Comment by AnthonyMouse

12 hours ago

That doesn't address the issue at all. Why should the damages depend on what third parties do?

On top of that, wow, if you're familiar with how humans think and how prosecutors write indictments, that's some weak sauce. Look at this:

> EZ Lynk worked with/previewed the EZ Lynk System for at least two delete tune creators during development and before launching the EZ Lynk System. Those creators later disseminated delete tunes using the EZ Lynk System.

They worked with some developers. No claim that they knew what the developers were planning to produce at the time. Later the same developers published something alleged to be illegal.

> There were numerous social media websites, including the “EZ Lynk Forum,” where third parties discussed using the EZ Lynk System to defeat emission controls. The Forum was run by EZ Lynk and one of the delete tune creators EZ Lynk worked with during development, and it provided contact information for EZ Lynk technical support.

Users posted things on social media. There was a thing called "EZ Lynk Forum" that wasn't even entirely controlled by the company and from what I can tell was actually a Facebook group. The group listed the (presumably publicly known) contact info for their tech support.

> EZ Lynk representatives interacted with posts and videos about deleting emission controls and installing delete tunes, including tunes from one of the delete tune creators EZ Lynk worked with during development.

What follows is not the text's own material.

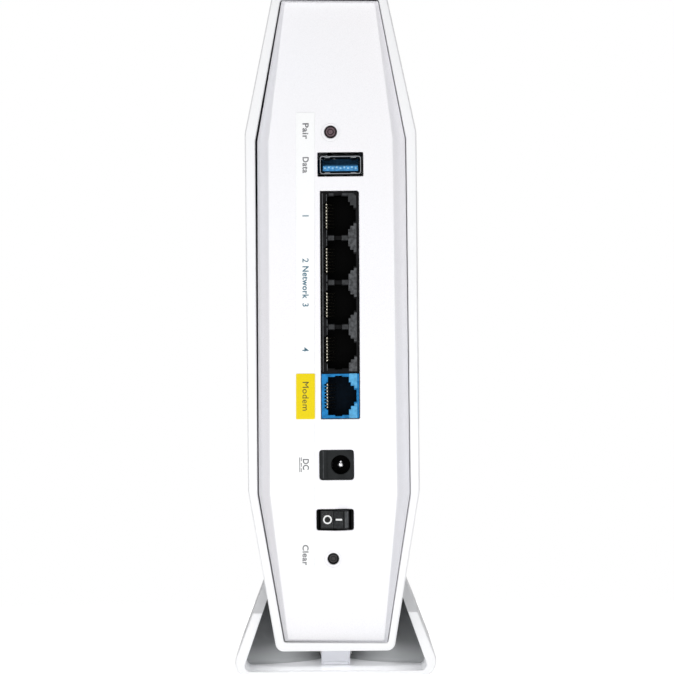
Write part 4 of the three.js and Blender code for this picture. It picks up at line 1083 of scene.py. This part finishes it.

"Interacted with" as in the company's peons weren't lawyers, so their PR flacks liked posts praising the company and their tech support answered tech support questions, without paying attention to whether the user was doing something they weren't supposed to.

This is looking increasingly like a farce. That kind of stuff is vapid. If a user has a tech support question and mentioning that they want to defeat emissions means the company refuses to answer it then the user just comes back later or with a different account and asks the same question without mentioning their use case, right?

These kinds of prosecutions are the worst. It's punishing a company for saying the wrong things, i.e. having insufficiently aggressive lawyers, even if it has no real effect on what they do. It's a trap for the unwary and a bludgeon against companies insufficiently bureaucratic to have all their employees trained in corporate censorship practices.